The entries below contain a line with "front, back = spot" and a line with "bpy.data.objects.remove(obj)". Retype exactly everything from the first down to the second, both included, and nothing else.

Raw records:
>> START

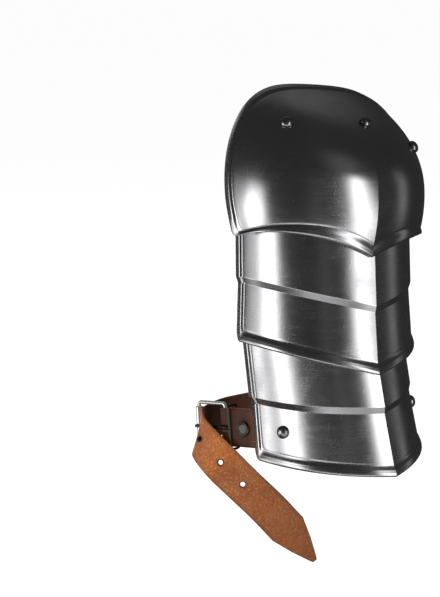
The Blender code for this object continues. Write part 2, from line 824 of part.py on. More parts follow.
def arm_level(x, y):
    """Level of the arm strap's middle line."""
    return ARM_LEVEL + ARM_LEVEL_X * x + ARM_LEVEL_Y * y


def tail_point(centre):
    return Vector(ARM_BUCKLE_AT) + Vector(centre)


def arm_stations(place):
    """The arm strap from its fold round the bar, inside the lower lame and behind, to the tail."""
    rows = fold_stations(place, ARM_T, ARM_W, 0.027, GAP)
    down = Vector((0, 0, -1))
    for angle in ARM_ANGLES:
        spot = on_ray(angle, -0.26, 0.07)
        level = arm_level(spot.x, spot.y)
        point, outward = lining_point("lower", angle, level, LINING + ARM_T / 2)
        across = (down - outward * down.dot(outward)).normalized() * ARM_W / 2
        rows.append((point, across, outward))
    middle = Vector((-0.010, 0.030, 0))
    for share, y, sag in FAR_POINTS:
        x = LOWER_MIDDLE + share * LAMES["lower"]["half_width"]
        outward = (Vector((x, y, 0)) - middle).normalized()
        rows.append((Vector((x, y, arm_level(x, y) - sag)), down * ARM_W / 2, outward))
    for centre, across, face in TAIL[:-1]:
        rows.append((tail_point(centre), Vector(across).normalized() * ARM_W / 2, Vector(face)))
    return rows


def tapered_end(rows, tip, shares):
    """Bring the last stations of a strap to a blunt point."""
    centre, across, face = rows[-1]
    out = []
    for share, width in shares[1:]:
        out.append((centre.lerp(Vector(tip), share), across * width, face))
    return rows + out


def build():
    clear_scene()
    group = collection("pauldron")
    tools = collection("cutters", hidden=True)
    steel = material("polished_steel", (0.42, 0.42, 0.43), 0.22, 1.0)
    dark = material("dark_rivet_steel", (0.20, 0.20, 0.21), 0.30, 1.0)
    zinc = material("zinc_washer", (0.62, 0.62, 0.60), 0.38, 1.0)
    black = material("black_leather", (0.020, 0.019, 0.018), 0.62, 0.0)
    brown = material("brown_leather", (0.33, 0.13, 0.045), 0.55, 0.0)
    nickel = material("nickel_wire", (0.66, 0.65, 0.62), 0.24, 1.0)

    # Plates
    verts, faces = cop_sheet(COP_SIDES, COP_RIM_STEPS, COP_RINGS)
    cop = add_object("shoulder_cop", verts, faces, steel, group)
    point_outward(cop)
    solid_sheet(cop, WALL)
    cop.data.transform(place_matrix(COP))
    plates = {"cop": cop}
    for name in LAMES:
        verts, faces = lame_sheet(name, LAME_SIDES, LAME_UPPER_ROWS, LAME_LOWER_ROWS)
        lame = add_object(name + "_lame", verts, faces, steel, group)
        point_outward(lame)
        solid_sheet(lame, WALL)
        lame.data.transform(place_matrix(LAMES[name]))
        plates[name] = lame

    # Leathers
    leathers = {}
    for side in ("left", "middle", "right"):
        keys = ["%s_rivet_%s" % (p, side) for p in ("cop", "upper", "lower")]
        leathers[side] = leather("leather_" + side, keys, black, group)

    # Shoulder strap: folded round the buckle's bar, both layers under the cop's middle rivet
    middle = PLACES["cop_rivet_middle"][0]
    strap, shoulder_place = shoulder_strap(middle, brown, group, tools)
    buckle("shoulder_buckle", shoulder_place, SHOULDER_FRAME, nickel, group)
    slot = box_cutter("shoulder_slot", shoulder_place, SLOT_LOW, SLOT_HIGH, tools)
    cut(strap, [slot])

    # Arm strap
    arm_place = buckle_place(ARM_BUCKLE_AT, ARM_BUCKLE_AHEAD, ARM_BUCKLE_OUT)
    rows = smooth_stations(arm_stations(arm_place), 2)
    rows = tapered_end(rows, tail_point(TAIL[-1][0]), TIP_TAPER)
    arm = ribbon("arm_strap", rows, ARM_T, brown, group)
    arm_tools = [box_cutter("arm_slot", arm_place, ARM_SLOT_LOW, SLOT_HIGH, tools)]
    for k in TAIL_HOLE_STATIONS:
        face = Vector(TAIL[k][2]).normalized() * CUT_OUT
        at = tail_point(TAIL[k][0])
        arm_tools.append(cutter("tail_hole_%d" % k, STRAP_HOLE_R, at - face, at + face, tools, 10))
    prong_from = arm_place @ Vector(PRONG_HOLE_FROM)
    prong_to = arm_place @ Vector(PRONG_HOLE_TO)
    arm_tools.append(cutter("prong_hole", PRONG_HOLE_R, prong_from, prong_to, tools, 10))
    cut(arm, arm_tools)
    buckle("arm_buckle", arm_place, ARM_FRAME, nickel, group)
    wire_loop("arm_keeper", keeper_points(arm_place), KEEPER_R, 6, nickel, group)

    # Rivets, washers and their holes
    for name, plate, angle, height, head in RIVETS:
        place = PLACES[name][0]
        side = name.rsplit("_", 1)[1]
        outward = (place.to_3x3() @ Vector((0, 0, 1)))
        at = place.translation
        tool = cutter(name + "_hole", HOLE_R, at + outward * CUT_OUT, at - outward * CUT_IN, tools)
        through = [plates[plate]]
        if name.startswith("arm"):
            depth = LINING + ARM_T + ARM_SEAT
            through.append(arm)
        else:
            depth = LINING + LEATHER_T + LEATHER_SEAT + crease(plate, angle, height)
            through.append(leathers[side])
            if plate == "cop":
                depth += COP_SEAT
            if name == "cop_rivet_middle":
                depth += 2 * SHOULDER_T + GAP + FOLD_SEAT
                through.append(strap)
        for thing in through:
            cut(thing, [tool])
        washer(name.replace("rivet", "washer"), place, depth, zinc, group)
        rivet(name, place, depth + WASHER_T + GAP, head, dark, group)

    # The rivet that closes the arm strap's fold
    fold = arm_place @ Matrix.Translation((-FOLD_RIVET_BACK, 0, ARM_T + GAP / 2))
    outward = fold.to_3x3() @ Vector((0, 0, 1))
    at = fold.translation
    tool = cutter("fold_hole", HOLE_R, at + outward * CUT_OUT, at - outward * FOLD_CUT_IN, tools)
    cut(arm, [tool])
    washer("arm_fold_washer", fold, 2 * ARM_T + 2 * GAP, zinc, group, FOLD_WASHER_R)
    cap = [(0.0, GAP + 0.0016), (0.0030, GAP + 0.0014), (0.0054, GAP + 0.0008)]
    cap += [(FOLD_WASHER_R, GAP), (SHANK_R, GAP)]
    low = -(2 * ARM_T + 3 * GAP + WASHER_T)
    cap += [(SHANK_R, low), (PEEN_R, low), (PEEN_R * 0.8, low - PEEN_T), (0.0, low - PEEN_T * 1.15)]
    lathe("arm_fold_rivet", cap, 14, fold, nickel, group)


def shoulder_strap(rivet_place, look, group, tools):
    """Hangs plumb from the cop's middle rivet; above it turns aside to the buckle near the rim."""
    matrix = place_matrix(COP)
    turn = rivet_place.to_3x3()
    at, n = rivet_place.translation, turn @ Vector((0, 0, 1))
    depth = LINING + 0.0010 + LEATHER_T + 0.0026 + SHOULDER_T + GAP + SHOULDER_T / 2
    start = at - n * depth
    side = turn @ Vector((1, 0, 0))
    level_side = Vector((side.x, side.y, 0)).normalized()
    down = side.cross(n).normalized()
    down = down if down.z < 0 else -down
    hang = start + down * 0.014 + Vector((0, 0.0015, -0.004))
    tip = Vector((hang.x, hang.y + 0.002, start.z - SHOULDER_HANG))
    rows = []

    # Roof stations from the buckle down to the rivet, all on the cop's lining
    roof = []
    for x, y, z, drop in ROOF:
        spot = cop_along(Vector((x, y, z)).normalized())
        local_turn = degrees(atan2(spot.x, -spot.y))
        out = matrix.to_3x3() @ skin_normal("cop", local_turn, spot.z)
        roof.append((matrix @ spot - out * (WALL + drop), out))
    bar, out = roof[0]
    ahead = (roof[0][0] - roof[1][0]).normalized()
    place = buckle_place(bar, ahead, -out)
    fold = fold_stations(place, SHOULDER_T, SHOULDER_W, 0.015, GAP)

    # The back layer runs on past the rivet between the leather and the front layer
    gap = SHOULDER_T + GAP
    stop = start + n * gap
    half = side * SHOULDER_W / 2
    rows += [(stop + down * 0.011, half, n), (stop - down * 0.004, half, n)] + fold[1:-1]
    rows += [(start - down * 0.004, half, -n), (start + down * 0.008, half, -n)]
    inward = Vector((-level_side.y, level_side.x, 0))
    rows += [(hang, level_side * SHOULDER_W / 2, inward)]
    for k in (0.25, 0.5, 0.75, 1.0):
        rows.append((hang.lerp(tip, k * 0.86), level_side * SHOULDER_W / 2, inward))
    rows = smooth_stations(rows, 2)
    rows = tapered_end(rows, tip, TIP_TAPER)
    strap = ribbon("shoulder_strap", rows, SHOULDER_T, look, group)
    holes = []
    for k in range(SHOULDER_HOLE_COUNT):
        spot = Vector((hang.x, hang.y, start.z - SHOULDER_HOLES[0] - k * SHOULDER_HOLES[1]))
        front, back = spot - Vector((0, 0.008, 0)), spot + Vector((0, 0.010, 0))
        holes.append(cutter("shoulder_hole_%d" % k, STRAP_HOLE_R, front, back, tools, 10))
    cut(strap, holes)
    return strap, place


PLACES = rivet_places()
build()
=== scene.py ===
"""Looks of the pauldron: fine plates, leathers, straps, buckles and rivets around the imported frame."""
from math import atan2, cos, degrees, exp, hypot, pi, radians, sin, sqrt

import bmesh
import bpy
from mathutils import Matrix, Vector, noise


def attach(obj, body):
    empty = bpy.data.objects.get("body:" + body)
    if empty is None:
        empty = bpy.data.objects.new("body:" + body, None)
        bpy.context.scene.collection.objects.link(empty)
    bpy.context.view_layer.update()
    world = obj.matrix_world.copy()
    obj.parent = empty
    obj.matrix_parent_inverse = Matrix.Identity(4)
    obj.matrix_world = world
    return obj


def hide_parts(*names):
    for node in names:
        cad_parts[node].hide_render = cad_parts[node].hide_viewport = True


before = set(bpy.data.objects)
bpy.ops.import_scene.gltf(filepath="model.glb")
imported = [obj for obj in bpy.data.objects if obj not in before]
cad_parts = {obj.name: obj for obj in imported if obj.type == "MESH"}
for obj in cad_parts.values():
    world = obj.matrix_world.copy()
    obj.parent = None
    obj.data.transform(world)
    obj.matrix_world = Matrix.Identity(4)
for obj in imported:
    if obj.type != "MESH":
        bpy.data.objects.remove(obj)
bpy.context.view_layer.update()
# Unseeded, the noise starts from the clock, and the dents of rivets and washers differ each run
noise.seed_set(1)

# Sizes of the sheet steel
WALL = 0.0013
BAND = 0.0066
BAND_LIFT = 0.0014
BAND_LEAN = 0.0008
# Where the border's top begins at the bottom edge, how much farther in at a side, and where its foot is
BAND_TOP = 0.0046
SIDE_TOP = 0.0024
BAND_FOOT = 0.0090
COP_BAND_FOOT = 0.0096
CROWN = 0.00045
GROOVE = 0.00022
GROOVE_AT = 0.0006
GROOVE_WIDTH = 0.0007
ROLL = 0.0013
ROLL_SHARE = 0.8
CORNER_ROUND = 0.006
GAP = 0.00035

# Sizes of the rivets and washers
HEAD_R = 0.0053
HEAD_UP = 0.0043
LOW_HEAD_UP = 0.0030
SHANK_R = 0.0020
HOLE_R = 0.0024
WASHER_R = 0.0098
WASHER_T = 0.0010
FOLD_WASHER_R = 0.0058
PEEN_R = 0.0028
PEEN_T = 0.0013
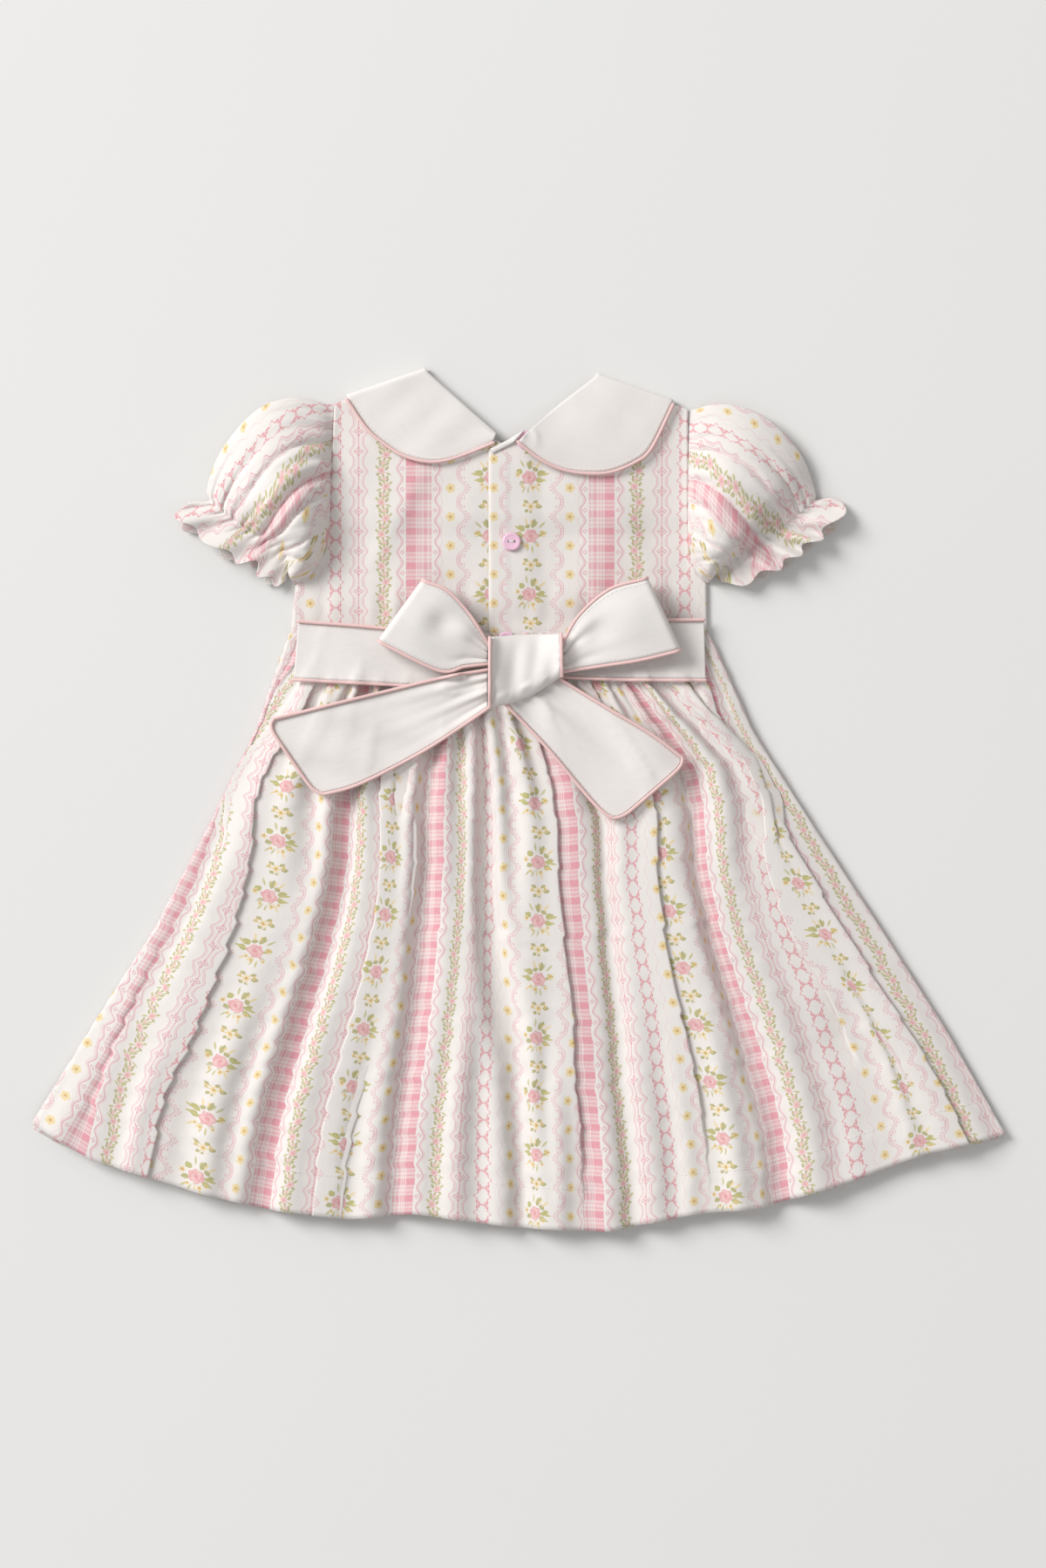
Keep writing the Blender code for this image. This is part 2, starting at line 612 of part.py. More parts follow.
# ---- sleeves -------------------------------------------------------------------------------
def sleeve_plan(edges, at, q):
    """Place seen from above: Coons patch to the elastic, then the ruffle beyond it."""
    arm, elastic = smooth_path(edges["armhole"], 33), smooth_path(edges["elastic"], 33)
    crown_line, ruffle = smooth_path(edges["crown"], 33), smooth_path(edges["ruffle"], 33)
    at_q = np.linspace(0, 1, 33)

    def point(path, t):
        return np.array([np.interp(t, at_q, path[:, 0]), np.interp(t, at_q, path[:, 1])])

    if at > 1:
        return point(elastic, q) * (2 - at) + point(ruffle, q) * (at - 1)
    a, b = point(arm, q), point(elastic, q)
    c, d = point(crown_line, at), arm[-1] * (1 - at) + elastic[-1] * at
    corners = (
        arm[0] * (1 - at) * (1 - q) + arm[-1] * (1 - at) * q + elastic[0] * at * (1 - q) + elastic[-1] * at * q
    )
    return a * (1 - at) + b * at + c * (1 - q) + d * q - corners


def make_sleeve(name, edges, pile):
    half = SLEEVE_POINTS // 2
    rings = []
    for ring in SLEEVE_RINGS:
        middle = 0.34 * ring["height"]
        loop = []
        for k in range(SLEEVE_POINTS):
            upper = k < half
            q = k / half if upper else 2 - k / half
            q = 0.5 - 0.5 * math.cos(math.pi * q)
            place = sleeve_plan(edges, ring["at"], q)
            bulge = max(math.sin(math.pi * q), 0.0)
            gather = ring["wave"] * math.sin(2 * math.pi * SLEEVE_GATHERS * q + 1.1 * ring["at"])
            if upper:
                z = middle + (ring["height"] - middle) * bulge**0.75 + gather * min(3 * bulge, 1)
            else:
                z = middle - (middle - 0.3) * bulge**0.4
            loop.append((place[0], place[1], z))
        rings.append(loop)
    outer = np.array(rings)
    outer = np.concatenate([outer, outer[:, :1]], axis=1)
    n = np.cross(np.gradient(outer, axis=0), np.gradient(outer, axis=1))
    closing = (outer[:, 1] - outer[:, -2]) / 2
    n[:, 0] = n[:, -1] = np.cross(np.gradient(outer, axis=0)[:, 0], closing)
    n /= np.maximum(np.linalg.norm(n, axis=2, keepdims=True), 1e-9)
    middle = outer[:, :-1].mean(axis=1, keepdims=True)
    if np.sum(n * (outer - middle)) < 0:
        n = -n
    inner = (outer - n * CLOTH)[:, :-1]
    outer = outer[:, :-1]
    count = SLEEVE_POINTS
    verts = np.vstack([outer.reshape(-1, 3), inner.reshape(-1, 3)])
    last = len(SLEEVE_RINGS) - 1
    inside = count * (last + 1)
    faces = []
    for k in range(count):
        m = (k + 1) % count
        for i in range(last):
            a, b = i * count, (i + 1) * count
            faces += [(a + k, a + m, b + m), (a + k, b + m, b + k)]
            a, b = a + inside, b + inside
            faces += [(b + m, a + m, a + k), (b + k, b + m, a + k)]
        faces.append((m, k, inside + k, inside + m))
        end = last * count
        faces.append((end + k, end + m, inside + end + m, inside + end + k))
    pile.add(add_object(name, verts, faces, "print_cotton"))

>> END

Response for this exercise:
        front, back = spot - Vector((0, 0.008, 0)), spot + Vector((0, 0.010, 0))
        holes.append(cutter("shoulder_hole_%d" % k, STRAP_HOLE_R, front, back, tools, 10))
    cut(strap, holes)
    return strap, place


PLACES = rivet_places()
build()
=== scene.py ===
"""Looks of the pauldron: fine plates, leathers, straps, buckles and rivets around the imported frame."""
from math import atan2, cos, degrees, exp, hypot, pi, radians, sin, sqrt

import bmesh
import bpy
from mathutils import Matrix, Vector, noise


def attach(obj, body):
    empty = bpy.data.objects.get("body:" + body)
    if empty is None:
        empty = bpy.data.objects.new("body:" + body, None)
        bpy.context.scene.collection.objects.link(empty)
    bpy.context.view_layer.update()
    world = obj.matrix_world.copy()
    obj.parent = empty
    obj.matrix_parent_inverse = Matrix.Identity(4)
    obj.matrix_world = world
    return obj


def hide_parts(*names):
    for node in names:
        cad_parts[node].hide_render = cad_parts[node].hide_viewport = True


before = set(bpy.data.objects)
bpy.ops.import_scene.gltf(filepath="model.glb")
imported = [obj for obj in bpy.data.objects if obj not in before]
cad_parts = {obj.name: obj for obj in imported if obj.type == "MESH"}
for obj in cad_parts.values():
    world = obj.matrix_world.copy()
    obj.parent = None
    obj.data.transform(world)
    obj.matrix_world = Matrix.Identity(4)
for obj in imported:
    if obj.type != "MESH":
        bpy.data.objects.remove(obj)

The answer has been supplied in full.